* START Available data *

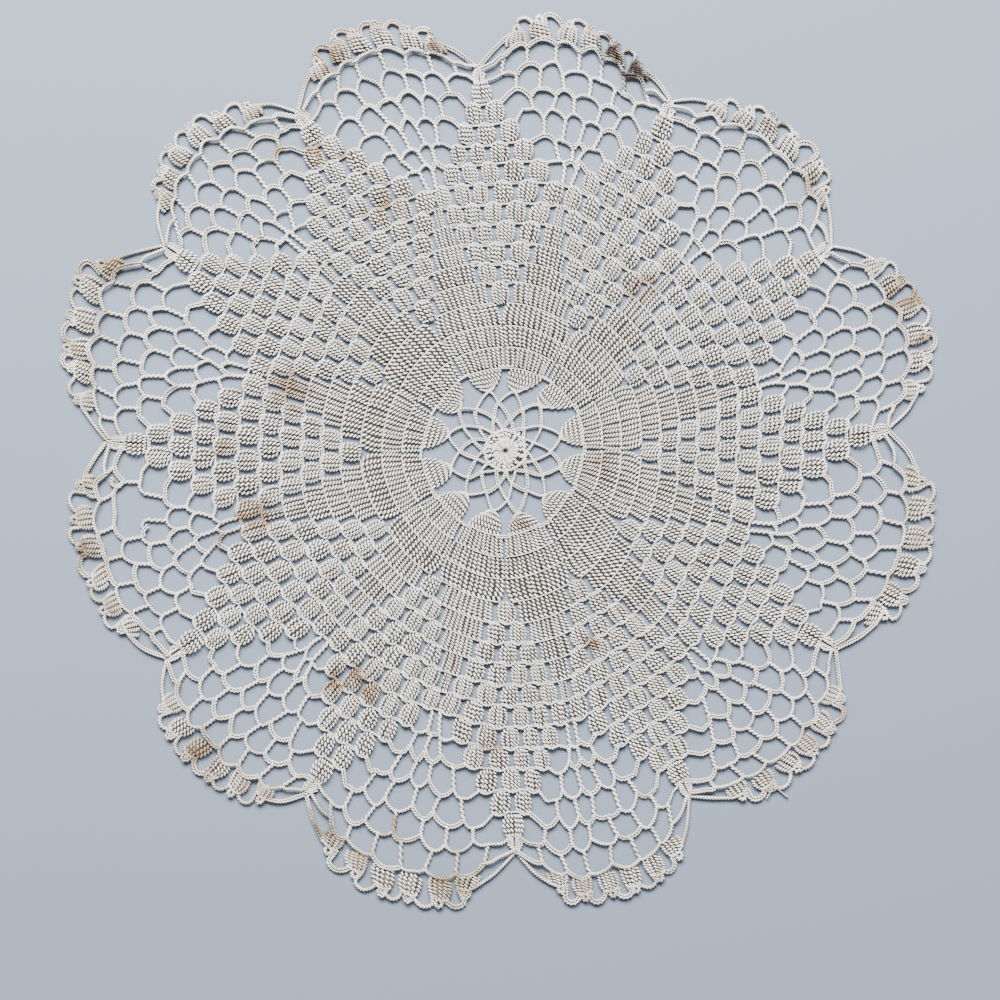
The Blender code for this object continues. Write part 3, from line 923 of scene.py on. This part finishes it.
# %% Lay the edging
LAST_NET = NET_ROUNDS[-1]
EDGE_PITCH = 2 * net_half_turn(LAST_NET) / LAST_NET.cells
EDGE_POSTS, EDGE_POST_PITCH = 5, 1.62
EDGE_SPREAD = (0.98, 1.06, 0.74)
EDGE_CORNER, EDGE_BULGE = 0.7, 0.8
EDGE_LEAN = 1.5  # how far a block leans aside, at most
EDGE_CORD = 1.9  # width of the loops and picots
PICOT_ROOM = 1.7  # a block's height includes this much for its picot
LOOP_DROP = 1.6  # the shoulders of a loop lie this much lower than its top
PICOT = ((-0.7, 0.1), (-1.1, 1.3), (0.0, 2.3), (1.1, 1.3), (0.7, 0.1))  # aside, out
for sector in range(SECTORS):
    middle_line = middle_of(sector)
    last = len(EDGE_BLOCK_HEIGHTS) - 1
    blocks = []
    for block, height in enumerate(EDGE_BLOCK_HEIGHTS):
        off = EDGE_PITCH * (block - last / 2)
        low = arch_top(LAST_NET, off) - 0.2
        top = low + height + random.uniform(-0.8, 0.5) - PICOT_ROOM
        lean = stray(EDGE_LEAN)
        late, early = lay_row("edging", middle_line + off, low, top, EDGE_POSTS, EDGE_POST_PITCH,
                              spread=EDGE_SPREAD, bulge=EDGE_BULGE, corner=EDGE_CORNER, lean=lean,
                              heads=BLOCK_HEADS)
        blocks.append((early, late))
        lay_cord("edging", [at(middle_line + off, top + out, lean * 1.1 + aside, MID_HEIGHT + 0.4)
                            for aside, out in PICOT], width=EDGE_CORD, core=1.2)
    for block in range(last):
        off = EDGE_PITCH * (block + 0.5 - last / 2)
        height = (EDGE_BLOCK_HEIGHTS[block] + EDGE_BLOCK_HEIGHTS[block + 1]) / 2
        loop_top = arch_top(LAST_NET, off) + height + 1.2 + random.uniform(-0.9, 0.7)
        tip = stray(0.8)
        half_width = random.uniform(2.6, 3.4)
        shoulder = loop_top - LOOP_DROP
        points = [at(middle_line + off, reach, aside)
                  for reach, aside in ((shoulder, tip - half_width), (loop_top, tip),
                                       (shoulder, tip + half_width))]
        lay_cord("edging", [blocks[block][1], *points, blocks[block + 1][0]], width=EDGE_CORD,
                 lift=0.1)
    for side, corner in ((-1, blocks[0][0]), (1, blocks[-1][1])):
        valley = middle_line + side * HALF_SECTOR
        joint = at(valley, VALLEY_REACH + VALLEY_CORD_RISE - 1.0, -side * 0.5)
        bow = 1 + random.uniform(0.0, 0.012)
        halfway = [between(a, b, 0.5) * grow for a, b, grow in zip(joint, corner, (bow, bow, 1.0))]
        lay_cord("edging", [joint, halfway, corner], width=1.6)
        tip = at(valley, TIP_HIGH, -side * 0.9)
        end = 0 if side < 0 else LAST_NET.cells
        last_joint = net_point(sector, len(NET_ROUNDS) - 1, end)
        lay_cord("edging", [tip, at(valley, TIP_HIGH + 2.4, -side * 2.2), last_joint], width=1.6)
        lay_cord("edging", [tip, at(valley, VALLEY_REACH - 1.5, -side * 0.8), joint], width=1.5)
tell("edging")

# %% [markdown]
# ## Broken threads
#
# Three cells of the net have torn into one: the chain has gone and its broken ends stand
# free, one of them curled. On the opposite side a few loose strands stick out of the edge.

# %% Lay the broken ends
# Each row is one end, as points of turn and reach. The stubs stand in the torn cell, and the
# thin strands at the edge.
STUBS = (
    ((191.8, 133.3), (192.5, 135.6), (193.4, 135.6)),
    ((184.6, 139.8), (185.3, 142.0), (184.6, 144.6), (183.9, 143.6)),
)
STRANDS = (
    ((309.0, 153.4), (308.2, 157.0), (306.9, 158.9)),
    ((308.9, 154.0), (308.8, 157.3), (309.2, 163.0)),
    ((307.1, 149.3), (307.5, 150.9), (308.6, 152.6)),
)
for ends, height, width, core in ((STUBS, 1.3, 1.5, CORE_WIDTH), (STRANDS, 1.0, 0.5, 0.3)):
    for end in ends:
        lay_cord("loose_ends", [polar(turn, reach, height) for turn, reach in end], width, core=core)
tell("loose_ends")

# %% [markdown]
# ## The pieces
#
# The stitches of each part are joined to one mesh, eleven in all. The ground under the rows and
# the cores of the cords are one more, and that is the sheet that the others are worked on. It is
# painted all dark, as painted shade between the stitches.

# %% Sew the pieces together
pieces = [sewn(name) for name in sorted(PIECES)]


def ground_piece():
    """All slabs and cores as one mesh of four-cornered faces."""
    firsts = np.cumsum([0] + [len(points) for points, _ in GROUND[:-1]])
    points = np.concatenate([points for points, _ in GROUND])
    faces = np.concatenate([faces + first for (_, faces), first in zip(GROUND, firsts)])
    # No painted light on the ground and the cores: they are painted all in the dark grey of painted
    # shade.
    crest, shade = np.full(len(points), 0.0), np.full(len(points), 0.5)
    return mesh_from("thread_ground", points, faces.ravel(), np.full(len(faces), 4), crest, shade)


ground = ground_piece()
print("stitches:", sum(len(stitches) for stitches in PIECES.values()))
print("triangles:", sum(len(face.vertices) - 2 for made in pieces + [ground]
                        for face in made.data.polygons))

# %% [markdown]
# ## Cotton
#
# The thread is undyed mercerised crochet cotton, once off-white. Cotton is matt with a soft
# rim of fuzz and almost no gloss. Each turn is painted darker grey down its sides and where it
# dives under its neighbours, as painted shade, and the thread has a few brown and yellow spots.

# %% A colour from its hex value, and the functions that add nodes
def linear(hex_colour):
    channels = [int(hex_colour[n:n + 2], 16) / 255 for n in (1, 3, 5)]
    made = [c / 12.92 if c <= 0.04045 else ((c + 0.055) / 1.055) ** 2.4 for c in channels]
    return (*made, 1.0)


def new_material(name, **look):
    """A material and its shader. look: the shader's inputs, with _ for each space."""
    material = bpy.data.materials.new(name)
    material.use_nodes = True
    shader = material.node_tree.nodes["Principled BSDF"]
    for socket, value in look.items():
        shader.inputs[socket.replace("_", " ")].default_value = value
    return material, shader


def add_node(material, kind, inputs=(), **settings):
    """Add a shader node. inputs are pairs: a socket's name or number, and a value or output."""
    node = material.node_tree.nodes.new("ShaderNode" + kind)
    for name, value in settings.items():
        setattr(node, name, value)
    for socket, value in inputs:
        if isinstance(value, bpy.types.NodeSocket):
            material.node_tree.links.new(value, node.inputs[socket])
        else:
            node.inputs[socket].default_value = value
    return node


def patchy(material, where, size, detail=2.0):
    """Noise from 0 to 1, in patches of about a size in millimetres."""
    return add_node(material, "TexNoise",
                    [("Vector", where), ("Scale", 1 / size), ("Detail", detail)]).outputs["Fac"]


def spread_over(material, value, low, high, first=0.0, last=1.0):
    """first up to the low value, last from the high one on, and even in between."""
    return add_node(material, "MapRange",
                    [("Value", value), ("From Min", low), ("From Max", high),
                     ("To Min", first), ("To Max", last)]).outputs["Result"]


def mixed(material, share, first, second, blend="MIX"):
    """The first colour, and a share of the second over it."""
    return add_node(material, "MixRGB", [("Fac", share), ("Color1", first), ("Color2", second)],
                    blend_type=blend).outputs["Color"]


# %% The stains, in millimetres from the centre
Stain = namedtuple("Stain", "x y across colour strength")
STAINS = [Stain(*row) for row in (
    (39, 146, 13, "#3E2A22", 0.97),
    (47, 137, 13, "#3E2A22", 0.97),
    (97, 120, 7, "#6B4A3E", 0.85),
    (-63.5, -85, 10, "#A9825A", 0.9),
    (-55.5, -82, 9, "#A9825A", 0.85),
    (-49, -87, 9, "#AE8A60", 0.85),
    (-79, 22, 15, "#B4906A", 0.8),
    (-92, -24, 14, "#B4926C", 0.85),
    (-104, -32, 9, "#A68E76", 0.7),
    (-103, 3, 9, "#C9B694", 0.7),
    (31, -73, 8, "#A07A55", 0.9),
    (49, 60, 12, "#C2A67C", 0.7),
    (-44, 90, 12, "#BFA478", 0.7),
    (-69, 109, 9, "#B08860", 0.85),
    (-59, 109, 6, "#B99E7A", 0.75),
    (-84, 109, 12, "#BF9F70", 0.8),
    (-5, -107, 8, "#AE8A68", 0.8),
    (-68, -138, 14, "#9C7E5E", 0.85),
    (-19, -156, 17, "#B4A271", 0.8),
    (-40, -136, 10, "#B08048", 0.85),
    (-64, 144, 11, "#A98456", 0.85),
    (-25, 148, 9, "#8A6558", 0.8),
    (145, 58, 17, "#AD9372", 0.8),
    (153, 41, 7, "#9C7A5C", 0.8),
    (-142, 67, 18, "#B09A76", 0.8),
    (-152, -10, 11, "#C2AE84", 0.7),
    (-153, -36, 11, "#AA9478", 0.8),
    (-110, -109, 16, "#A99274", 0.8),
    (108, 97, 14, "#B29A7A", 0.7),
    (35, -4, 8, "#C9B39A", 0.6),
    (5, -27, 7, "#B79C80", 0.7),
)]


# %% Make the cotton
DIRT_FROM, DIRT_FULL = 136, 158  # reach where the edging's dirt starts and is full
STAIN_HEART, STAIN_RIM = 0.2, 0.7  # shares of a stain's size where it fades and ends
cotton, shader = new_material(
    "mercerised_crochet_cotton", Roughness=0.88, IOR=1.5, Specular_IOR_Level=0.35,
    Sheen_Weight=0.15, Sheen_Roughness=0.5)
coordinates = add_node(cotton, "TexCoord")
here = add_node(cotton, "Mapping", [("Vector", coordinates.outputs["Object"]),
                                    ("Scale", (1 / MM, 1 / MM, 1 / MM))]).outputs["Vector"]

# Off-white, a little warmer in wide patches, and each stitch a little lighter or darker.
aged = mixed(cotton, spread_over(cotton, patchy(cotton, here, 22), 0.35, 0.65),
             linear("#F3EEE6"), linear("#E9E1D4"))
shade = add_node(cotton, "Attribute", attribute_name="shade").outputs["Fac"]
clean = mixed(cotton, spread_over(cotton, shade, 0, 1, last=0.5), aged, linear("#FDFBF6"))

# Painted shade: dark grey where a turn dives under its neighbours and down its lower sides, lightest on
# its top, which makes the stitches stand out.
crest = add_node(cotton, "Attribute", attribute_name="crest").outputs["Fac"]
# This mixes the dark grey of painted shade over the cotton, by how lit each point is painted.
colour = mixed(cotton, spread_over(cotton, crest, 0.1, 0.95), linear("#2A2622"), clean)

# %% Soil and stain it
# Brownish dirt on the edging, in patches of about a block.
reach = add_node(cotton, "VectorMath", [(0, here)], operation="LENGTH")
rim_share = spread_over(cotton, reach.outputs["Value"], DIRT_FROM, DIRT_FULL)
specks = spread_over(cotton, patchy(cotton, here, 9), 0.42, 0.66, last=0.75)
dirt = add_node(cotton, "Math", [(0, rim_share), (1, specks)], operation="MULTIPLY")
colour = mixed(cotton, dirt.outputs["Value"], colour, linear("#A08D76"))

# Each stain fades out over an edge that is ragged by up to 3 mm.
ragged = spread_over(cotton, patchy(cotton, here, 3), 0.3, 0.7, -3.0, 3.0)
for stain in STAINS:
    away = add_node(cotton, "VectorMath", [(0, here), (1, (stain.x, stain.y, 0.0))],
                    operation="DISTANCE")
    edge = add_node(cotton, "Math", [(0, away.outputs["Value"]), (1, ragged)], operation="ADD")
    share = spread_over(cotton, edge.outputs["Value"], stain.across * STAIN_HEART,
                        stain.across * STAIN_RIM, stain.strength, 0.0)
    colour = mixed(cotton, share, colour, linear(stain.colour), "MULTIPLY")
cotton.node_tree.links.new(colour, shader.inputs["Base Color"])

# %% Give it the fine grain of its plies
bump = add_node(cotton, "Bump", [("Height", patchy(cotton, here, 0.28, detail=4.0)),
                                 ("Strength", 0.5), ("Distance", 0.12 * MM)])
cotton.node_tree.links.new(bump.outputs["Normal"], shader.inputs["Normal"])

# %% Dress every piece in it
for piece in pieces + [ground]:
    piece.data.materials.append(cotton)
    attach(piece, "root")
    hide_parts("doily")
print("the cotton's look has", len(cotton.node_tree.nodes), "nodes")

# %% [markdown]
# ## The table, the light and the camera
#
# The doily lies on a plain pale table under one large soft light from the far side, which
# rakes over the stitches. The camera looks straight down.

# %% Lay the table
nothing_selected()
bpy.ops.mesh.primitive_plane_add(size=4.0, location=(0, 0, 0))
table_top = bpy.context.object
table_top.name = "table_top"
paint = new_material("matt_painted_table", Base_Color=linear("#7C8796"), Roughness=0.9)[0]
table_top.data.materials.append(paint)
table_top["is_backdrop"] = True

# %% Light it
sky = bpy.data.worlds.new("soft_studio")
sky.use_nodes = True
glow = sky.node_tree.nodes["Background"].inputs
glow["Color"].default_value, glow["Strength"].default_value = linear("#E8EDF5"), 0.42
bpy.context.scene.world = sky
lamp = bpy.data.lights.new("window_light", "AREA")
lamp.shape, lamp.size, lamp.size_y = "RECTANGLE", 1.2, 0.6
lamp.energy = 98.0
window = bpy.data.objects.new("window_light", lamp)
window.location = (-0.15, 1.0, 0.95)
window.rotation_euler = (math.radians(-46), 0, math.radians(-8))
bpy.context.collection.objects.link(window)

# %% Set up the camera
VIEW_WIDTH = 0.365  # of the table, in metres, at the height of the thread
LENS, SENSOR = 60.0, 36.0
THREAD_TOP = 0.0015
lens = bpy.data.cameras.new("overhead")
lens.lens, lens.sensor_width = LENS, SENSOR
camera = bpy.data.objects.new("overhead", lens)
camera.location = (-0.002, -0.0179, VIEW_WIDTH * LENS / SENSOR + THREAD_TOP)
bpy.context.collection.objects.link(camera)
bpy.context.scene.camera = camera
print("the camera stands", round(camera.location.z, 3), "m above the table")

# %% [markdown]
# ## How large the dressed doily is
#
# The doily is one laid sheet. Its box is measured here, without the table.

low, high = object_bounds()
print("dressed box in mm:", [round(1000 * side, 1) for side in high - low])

* END Available data *

What you have to do:
Find the word "doily" in the data and show each line that holds it.

Task answer:
    hide_parts("doily")
# The doily lies on a plain pale table under one large soft light from the far side, which
# ## How large the dressed doily is
# The doily is one laid sheet. Its box is measured here, without the table.